As a university professor in the Pittsburg State Technology and Workforce Learning Department, Mark Johnson teaches students how to develop and deliver professional presentations.
That’s not always an easy task, given that public speaking is often atop the students’ list of greatest fears.
“Speaking in front of a group of people isn’t hard to do,” Johnson said, “but it can feel like one of the hardest things to do if you’re not prepared.”
And if anyone can prepare students to speak in public, it’s Johnson, who has recently been recognized as one of the most prolific public speakers in the nation.
This summer, Johnson earned the rank of Distinguished Toastmaster by Toastmasters International, a global educational organization that teaches public speaking and leadership skills. The group has more than 310,000 members in 126 countries.
The title of Distinguished Toastmaster is the highest honor bestowed upon its members. Only 1 to 2 percent of Toastmasters members reach that level.
“It’s an incredible honor to receive the title of Distinguished Toastmaster,” Johnson said. “Very few of the members earn that title, and to be among that group is a great source of pride for me.”

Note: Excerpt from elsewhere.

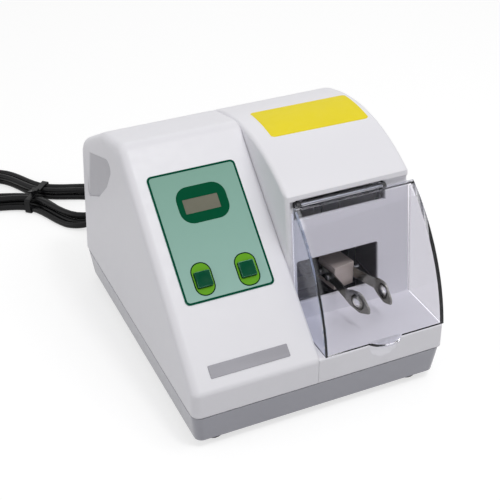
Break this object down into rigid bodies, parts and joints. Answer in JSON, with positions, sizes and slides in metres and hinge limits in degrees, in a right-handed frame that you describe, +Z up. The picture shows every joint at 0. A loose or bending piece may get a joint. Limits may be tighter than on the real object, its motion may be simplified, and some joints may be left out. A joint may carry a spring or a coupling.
{
  "type": "dental amalgamator",
  "caption": "Bench mixer that shakes a capsule in a spring fork behind a hinged clear cover, with a sloping control face and a mains lead.",
  "frame": {"origin": "on the bench, in the middle of the footprint that runs from the pull tab in front to the end of the strain relief at the rear", "axes": "+X to the right of someone who faces the control face, +Y to the rear, +Z up from the bench"},
  "size_m": [0.3043, 0.4947, 0.1909],
  "materials": {
    "housing_plastic": "light grey-white moulded plastic, satin",
    "base_plastic": "mid grey moulded plastic, satin",
    "foot_rubber": "black rubber",
    "steel": "zinc plated or ground steel",
    "spring_steel": "spring steel strip",
    "panel_green": "printed film, satin",
    "display_window": "smoked display window",
    "button_green": "dark green moulded button",
    "clear_acrylic": "clear acrylic",
    "dark_plastic": "black moulded plastic",
    "board": "circuit board laminate",
    "frame_iron": "black painted metal",
    "motor_cap": "die cast aluminium",
    "rotor": "laminated rotor",
    "arm_metal": "dark cast alloy",
    "block_nylon": "pinkish grey clamp block",
    "guide_nylon": "natural nylon",
    "cord_black": "black cable jacket",
    "plated_brass": "nickel plated brass"
  },
  "bodies": {
    "case": {"base_tray": "base_plastic", "upper_housing": "housing_plastic", "rubber_feet": "foot_rubber", "case_screws": "steel", "membrane_panel": "panel_green", "display_window": "display_window", "lcd_module": "dark_plastic", "control_board": "board", "board_screws": "steel", "tact_switches": "dark_plastic", "hinge_pin": "steel", "hinge_blocks": "housing_plastic", "cover_switch": "dark_plastic", "drive_frame": "frame_iron", "frame_isolators": "foot_rubber", "motor_stator": "frame_iron", "motor_end_caps": "motor_cap", "shaft_bearings": "steel", "arm_guide": "guide_nylon", "transformer": "frame_iron", "power_board": "board", "power_switch_body": "dark_plastic", "fuse_holder": "dark_plastic", "strain_relief": "cord_black", "mains_lead": "cord_black", "cord_hank": "cord_black", "cord_tail": "cord_black", "cord_tie": "cord_black", "plug_body": "cord_black", "plug_pins": "plated_brass"},
    "cover": {"clear_cover": "clear_acrylic"},
    "set_key": {"set_button": "button_green"},
    "start_key": {"start_button": "button_green"},
    "rotor": {"motor_rotor": "rotor", "motor_shaft": "steel", "skew_ball": "steel"},
    "fork_arm": {"swing_arm": "arm_metal", "arm_bearing": "steel", "fork_block": "block_nylon", "fork_screws": "steel"},
    "left_jaw": {"left_fork_blade": "spring_steel"},
    "right_jaw": {"right_fork_blade": "spring_steel"},
    "rocker": {"power_rocker": "dark_plastic"}
  },
  "joints": [
    {"name": "cover_hinge", "type": "hinge", "parent": "case", "child": "cover", "pos_m": [0.045, -0.0833, 0.15684], "axis": [-1, 0, 0], "range_deg": [0, 65]},
    {"name": "set_press", "type": "slide", "parent": "case", "child": "set_key", "axis": [0, 0.6626, -0.749], "range_m": [0, 0.001], "stiffness_N_per_m": 1500, "springref_m": -0.0005},
    {"name": "start_press", "type": "slide", "parent": "case", "child": "start_key", "axis": [0, 0.6626, -0.749], "range_m": [0, 0.001], "stiffness_N_per_m": 1500, "springref_m": -0.0005},
    {"name": "shaft_spin", "type": "hinge", "parent": "case", "child": "rotor", "pos_m": [0.0417, -0.04412, 0.082], "axis": [1, 0, 0], "continuous": true},
    {"name": "fork_swing", "type": "hinge", "parent": "case", "child": "fork_arm", "pos_m": [0.0417, -0.04412, 0.082], "axis": [0, 0, 1], "range_deg": [-19.4, 0]},
    {"name": "left_jaw_flex", "type": "hinge", "parent": "fork_arm", "child": "left_jaw", "pos_m": [0.03932, -0.08876, 0.082], "axis": [0, 0, -1], "range_deg": [0, 3], "stiffness_Nm_per_rad": 12, "springref_deg": -0.57},
    {"name": "right_jaw_flex", "type": "hinge", "parent": "fork_arm", "child": "right_jaw", "pos_m": [0.05878, -0.08543, 0.082], "axis": [0, 0, 1], "range_deg": [0, 3], "stiffness_Nm_per_rad": 12, "springref_deg": -0.57},
    {"name": "power_rock", "type": "hinge", "parent": "case", "child": "rocker", "pos_m": [0.07, 0.11841, 0.06195], "axis": [1, 0, 0], "range_deg": [-18, 0]}
  ]
}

Johnson joined Toastmasters in 2008 as a way of improving his own skills and, in turn, becoming a better professor.
“If I’m going to stand up in the classroom and teach university students how to give professional presentations,” he said, “I better be darn good at it myself. I don’t have a communication background, and being a part of Toastmasters has made me a better teacher.

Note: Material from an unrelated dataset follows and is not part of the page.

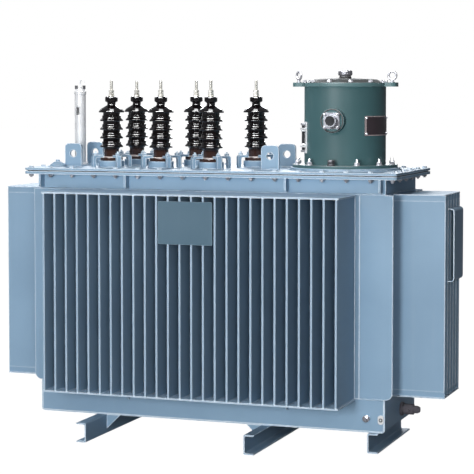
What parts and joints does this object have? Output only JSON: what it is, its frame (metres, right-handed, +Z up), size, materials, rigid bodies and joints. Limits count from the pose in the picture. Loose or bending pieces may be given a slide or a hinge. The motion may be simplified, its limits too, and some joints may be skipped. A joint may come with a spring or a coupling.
{
  "type": "power transformer",
  "caption": "Oil-filled power transformer with a finned tank on channel skids, a bolted cover, porcelain bushings and a drum-shaped on-load tap changer.",
  "frame": {"origin": "middle of the whole transformer's underside, on the ground", "axes": "+X along the tank towards the tap changer, +Y from the name-plate side to the rear, +Z up"},
  "size_m": [1.974, 0.9804, 1.529],
  "materials": {
    "tank_paint": "light steel-blue semi-gloss enamel",
    "changer_paint": "dark teal-green gloss enamel",
    "porcelain": "near-black brown glazed porcelain, with the gloss of glass",
    "terminal_metal": "tinned brass",
    "bright_metal": "zinc-plated",
    "gauge_glass": "clear glass over dark oil",
    "dark_plate": "dark brown, blank",
    "name_plate": "grey-blue, blank",
    "level_tube_metal": "pale satin",
    "gasket": "black oil-resistant rubber",
    "valve_metal": "painted brass"
  },
  "bodies": {
    "root": {"band_ends": "tank_paint", "band_sides": "tank_paint", "band_stiffeners": "tank_paint", "changer_cap": "bright_metal", "changer_drum": "changer_paint", "changer_drum_flange": "changer_paint", "changer_eye_bolts": "bright_metal", "changer_gauge_glass": "gauge_glass", "changer_lid": "changer_paint", "changer_name_plate": "dark_plate", "changer_oil_gauge": "bright_metal", "changer_seat": "tank_paint", "changer_sight_bezel": "bright_metal", "changer_sight_boss": "changer_paint", "changer_sight_glass": "gauge_glass", "cover_gasket": "gasket", "cover_plate": "tank_paint", "drain_valve": "valve_metal", "earth_pad": "bright_metal", "earth_stud": "bright_metal", "end_bracket": "tank_paint", "end_corner_strips": "tank_paint", "end_fin_lids": "tank_paint", "filler_plug": "tank_paint", "flange_ends": "tank_paint", "flange_sides": "tank_paint", "front_bushing_clamps": "tank_paint", "front_fin_shelves": "tank_paint", "front_fin_wall": "tank_paint", "front_left_bushing": "porcelain", "front_middle_bushing": "porcelain", "front_name_plate": "name_plate", "front_right_bushing": "porcelain", "front_terminal_studs": "terminal_metal", "left_fin_wall": "tank_paint", "left_lifting_lugs": "tank_paint", "left_skid": "tank_paint", "level_tube": "level_tube_metal", "level_tube_cap": "level_tube_metal", "middle_skid": "tank_paint", "rear_bushing_clamps": "tank_paint", "rear_fin_shelves": "tank_paint", "rear_fin_wall": "tank_paint", "rear_left_bushing": "porcelain", "rear_middle_bushing": "porcelain", "rear_right_bushing": "porcelain", "rear_terminal_studs": "terminal_metal", "right_fin_wall": "tank_paint", "right_lifting_lugs": "tank_paint", "right_skid": "tank_paint", "shelf_brackets": "tank_paint", "side_corner_strips": "tank_paint", "skid_gussets": "tank_paint", "tray_ends": "tank_paint", "tray_floor": "tank_paint", "tray_sides": "tank_paint"}
  },
  "joints": []
}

“I’ve learned things as a member of the group that I have been able to pass on to my students, which helps makes them better communicators and better prepared for the workforce,” he said.

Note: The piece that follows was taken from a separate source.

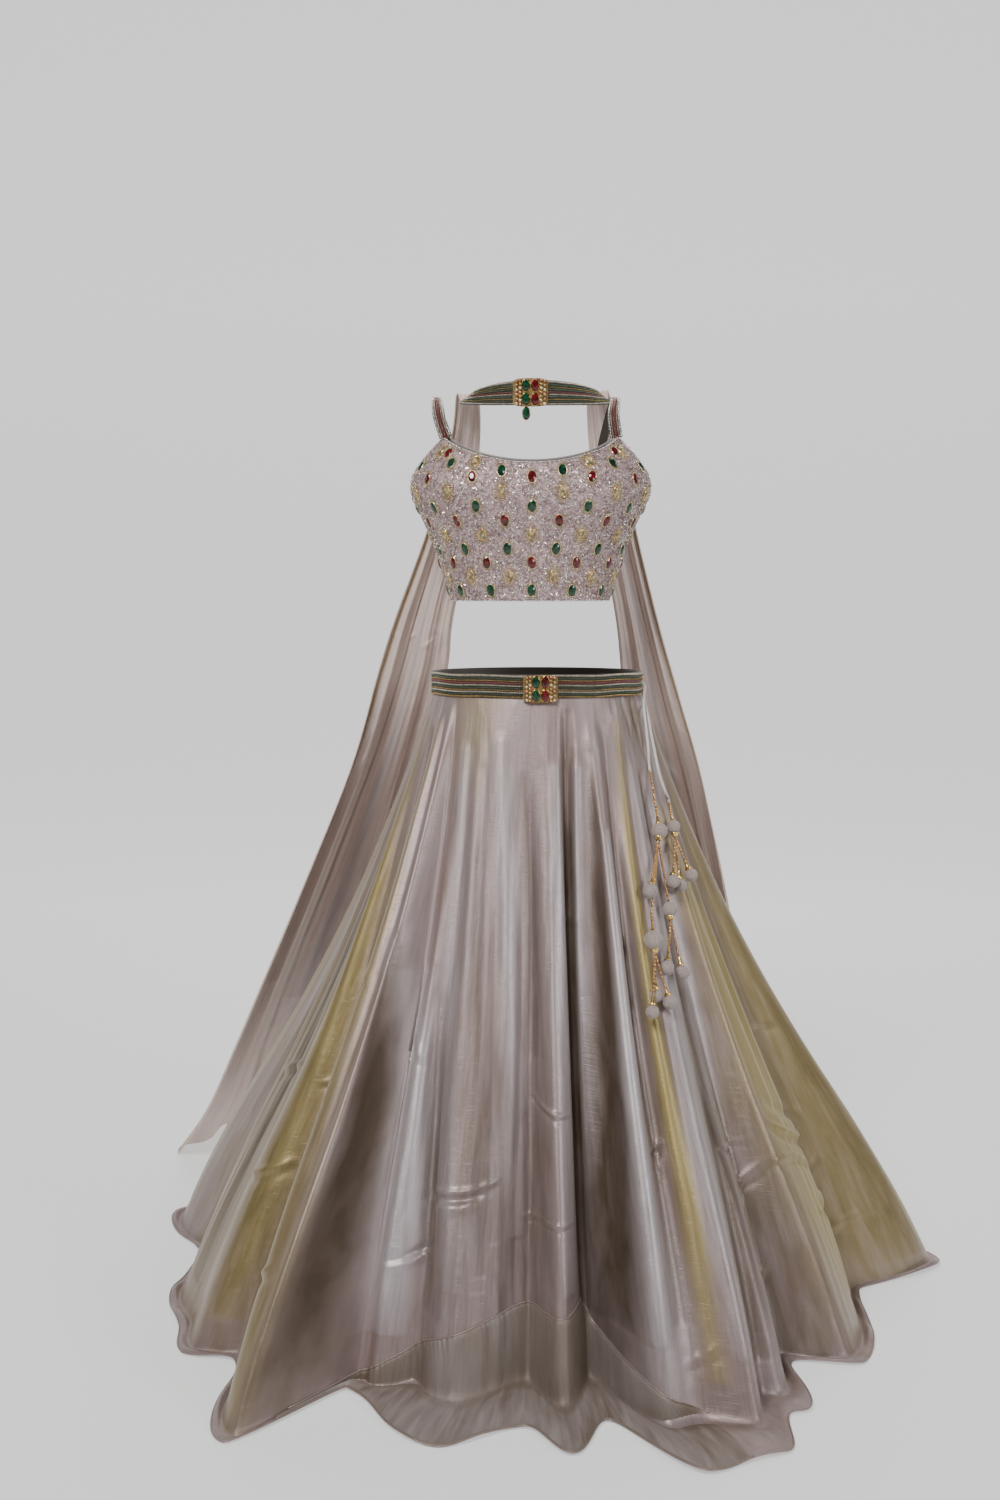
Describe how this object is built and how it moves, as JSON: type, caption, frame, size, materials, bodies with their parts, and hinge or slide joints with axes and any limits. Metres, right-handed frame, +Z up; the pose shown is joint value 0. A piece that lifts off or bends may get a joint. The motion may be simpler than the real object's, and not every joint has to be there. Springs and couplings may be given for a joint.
{
  "type": "lehenga set with choli and dupatta",
  "caption": "Flared lehenga set in its worn form: skirt with beaded belt and hanging tassels, short beaded choli, and a dupatta with a beaded neck band.",
  "frame": {"origin": "centre of the waist, at the middle of the belt's height, where the wearer holds the skirt", "axes": "+Z up, +X to the wearer's left, -Y to the front"},
  "size_m": [1.3922, 1.4898, 1.4585],
  "materials": {
    "shot_cloth": "shot tissue silk with a soft metallic sheen",
    "band_cloth": "duller underside of the same cloth",
    "beaded_cloth": "dense silver thread, sequins and beads with set stones",
    "beadwork": "rows of small metallic and coloured beads",
    "gold": "polished",
    "stone_green": "faceted resin stone",
    "stone_red": "faceted resin stone",
    "tassel_cloth": "matte cloth-covered balls with gold caps and bead strands",
    "cord_cloth": "plain woven tape"
  },
  "bodies": {
    "root": {"skirt_front": "shot_cloth", "skirt_back": "shot_cloth", "hem_band": "band_cloth", "belt": "beadwork", "belt_brooch": "gold", "belt_stone_1": "stone_green", "belt_stone_2": "stone_red", "belt_stone_3": "stone_green", "belt_stone_4": "stone_red", "choli_front": "beaded_cloth", "choli_back": "beaded_cloth", "choli_strap_right": "beadwork", "choli_strap_left": "beadwork", "choli_neck_piping": "band_cloth", "dupatta_neck_band": "beadwork", "neck_brooch": "gold", "neck_stone_1": "stone_green", "neck_stone_2": "stone_red", "neck_stone_3": "stone_green", "neck_stone_4": "stone_red", "neck_drop": "stone_green", "dupatta_fall_right": "shot_cloth", "dupatta_fall_left": "shot_cloth", "drawstring_left": "cord_cloth", "drawstring_right": "cord_cloth", "tassel_upper_left": "tassel_cloth", "tassel_upper_right": "tassel_cloth", "tassel_middle": "tassel_cloth", "tassel_lower": "tassel_cloth"}
  },
  "joints": []
}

Johnson has also used his public speaking skills to represent and advocate for Pitt State at conferences across the country.
Earlier this year, Johnson was invited to speak at a conference for the International Foundation for Employee Benefit Plans. There, he spoke in front of more than 400 executives from around the world. This fall, he’ll again speak to the IFEBP at a conference in Boston.
“This conference will have more than 5,000 members in attendance,” he said.
He has also signed on to give presentations to members of the International Alliance of Theatrical Stage Employees, Moving Picture Technicians, Artists and Allied Crafts of the United States (IATSE), which is a 119,000-member union that represents a variety of trades in the entertainment business.
“IATSE is essentially everyone working behind the scenes on movies, plays, televisions shows and other forms of entertainment,” Johnson said. “They’ve asked me to attend meetings at several locations nationwide to present on how to train their trainers.
“And these are people who are working in the highest forms of entertainment,” he said. “I’ve worked with folks who work alongside Meryl Streep, Amy Adams and many of Hollywood’s biggest names.”
Of all of Johnson’s experiences as a top public speaker, his proudest moments come when he sees his students starting to “get it.”
“You can see when they make that switch and start to feel comfortable in front of the group,” he said. “That’s a wonderful feeling for me, especially since I can still remember what it felt like to be inexperienced and uncomfortable. I know what they’re going through, and I love being able to help them on that journey.”